A more explicitly ‘behavioural’ approach is taken by William Kovacic (a former chair of the Federal Trade Commission and a CMA board member) and a colleague, James Cooper. It is based in part on the thinking of psychologist Daniel Kahneman, a winner of the Nobel Prize in economics. The authors note that regulators regard themselves as experts in performing Kahneman-style slow thinking—for example, they take up to four years to produce a price control. This does not relieve them of certain characteristic biases, known in the jargon as: availability, representativeness, optimism and salience; myopia; status quo and confirmation bias; and herd-like behaviour (which might be illustrated by the manner in which regulators endlessly compare themselves with one another—in setting the cost of capital, for example).

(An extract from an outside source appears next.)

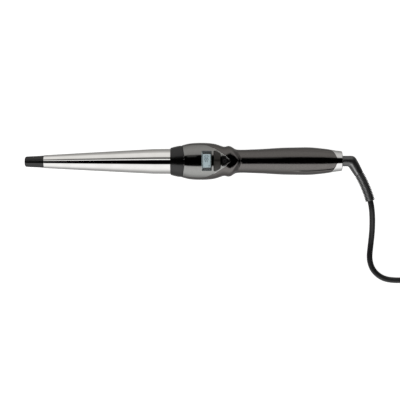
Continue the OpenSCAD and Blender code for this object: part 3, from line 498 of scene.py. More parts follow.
def fill(outer: Loop, holes: Sequence[Loop], spacing: float) -> tuple[Loop, list[tuple[int, int, int]]]:
    """Fills an outline with even triangles.

    Args:
        outer: The outline.
        holes: Outlines that are left open.
        spacing: The distance between the points that are added inside.

    Returns:
        The loops' points in order, then the added ones, and the triangles.
    """
    loops = [outer, *holes]
    edge = np.concatenate(loops)
    low, high = outer.min(0), outer.max(0)
    xs = np.arange(low[0] + spacing / 2, high[0], spacing)
    ys = np.arange(low[1] + spacing / 2, high[1], spacing)
    grid = np.stack(np.meshgrid(xs, ys), -1).reshape(-1, 2)
    kept = inside(grid, outer)
    for hole in holes:
        kept &= ~inside(grid, hole)
    grid = grid[kept]
    if len(grid):
        near = np.sqrt(((grid[:, None] - edge[None]) ** 2).sum(-1)).min(1)
        grid = grid[near > 0.55 * spacing]
    points = np.concatenate([edge, grid])
    edges, first = [], 0
    for loop in loops:
        edges += [(first + k, first + (k + 1) % len(loop)) for k in range(len(loop))]
        first += len(loop)
    found = delaunay_2d_cdt([Vector(p) for p in points], edges, [], 0, 1e-6)
    if len(found[0]) != len(points):
        crossings = [tuple(v) for v, o in zip(found[0], found[3]) if not o]
        LOG.warning("an outline crosses itself near %s", crossings[:2])
    ids = [o[0] if o else 0 for o in found[3]]
    tris = np.array([[ids[k] for k in f] for f in found[2] if len({ids[k] for k in f}) == 3])
    middle = points[tris].mean(1)
    kept = inside(middle, outer)
    for hole in holes:
        kept &= ~inside(middle, hole)
    return points, [tuple(int(v) for v in t) for t in tris[kept]]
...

What implications might flow from this? In choosing regulatory officials, there could be better and more diverse selection mechanisms; each regulatory body should install and regularly refresh its internal challenge procedures—to preclude routinisation of this vital check; and there should be conditional long tenure for regulatory decision-takers, so that they are held accountable not for regulatory outputs (the glossy documents which emerge from agencies full of promises), but for regulatory outcomes—i.e. what actually happens or fails to happen in the marketplaces they regulate. Finally, I believe that wherever possible it can be very helpful to introduce sunset clauses, because adopting a different and wider ‘choice architecture’ within which to address regulatory questions may take matters in a different direction to the one they would otherwise have taken.
This sounds a bit vague but, based on my own experience as a regulatory decision-taker, a greater degree of individual and collective self-reflexiveness by regulators might yield benefits.